Dataset recommendations from the Journal of Statistics Education


The Journal of Statistics Education (now called the Journal of Statistics and Data Science Education) maintains an archive of interesting datasets. The data documentation is mostly good, and you can find out more about these data sets in the journal articles themselves. Here are a few datasets that look interesting (I am skipping datasets from this archive that I have already used in class).

A very old resource on the Internet with interesting datasets is statlib. The quality of the documentation is a bit uneven and some of the datasets are too simple to be used in my classes. Other files use oddball or obscure formats. But here are a few datasets that look interesting. I raise a question that might be worth exploring for each of these datasets.

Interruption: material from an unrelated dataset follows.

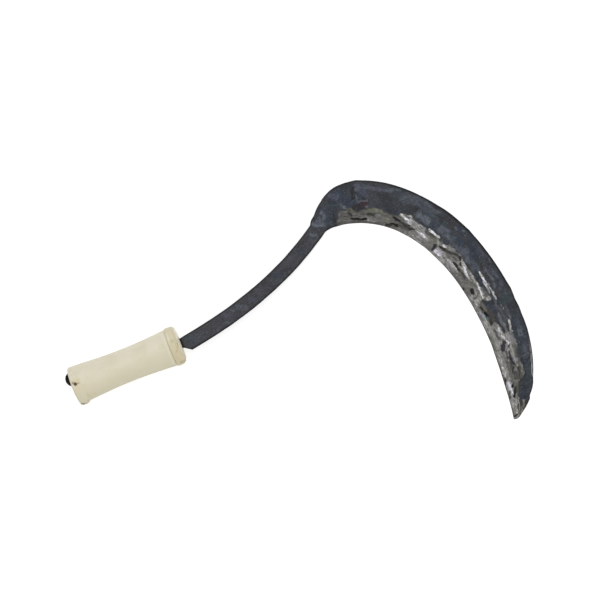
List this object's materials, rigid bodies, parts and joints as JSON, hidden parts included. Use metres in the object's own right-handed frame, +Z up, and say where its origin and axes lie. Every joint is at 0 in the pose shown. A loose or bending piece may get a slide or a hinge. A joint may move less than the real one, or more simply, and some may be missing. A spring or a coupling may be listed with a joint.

2004 cars and trucks data and documentation

What features of a car/truck influence the price or the gas mileage?

Completion times for software projects data and documentation

Does the computer language or database influence the amount of time it takes to complete a programming project?

Calcium measurements in elderly patients data and documentation

Do measurements of calcium and other parameters depend on the age and gender of the patient? Note that there are two versions of the dataset, the first has some of the original transcription errors, I presume to allow students to see if they can spot obvious errors. The link above is to the dataset after correcting the transcription errors.

Electric bills data and documentation

How much does the weather influence home electric bills?

Film reviews data and documentation

Do the length, number of cast members, or release year have an impact on the film rating?

Fish catch data and documentation

How much do size measurements vary among different fish species?

Frutifly lifespan data and documentation

Does the lifespan of a male fruitfly depend on his sexual activity?

Used cars data and documentation

What features of a used car influence its sales price?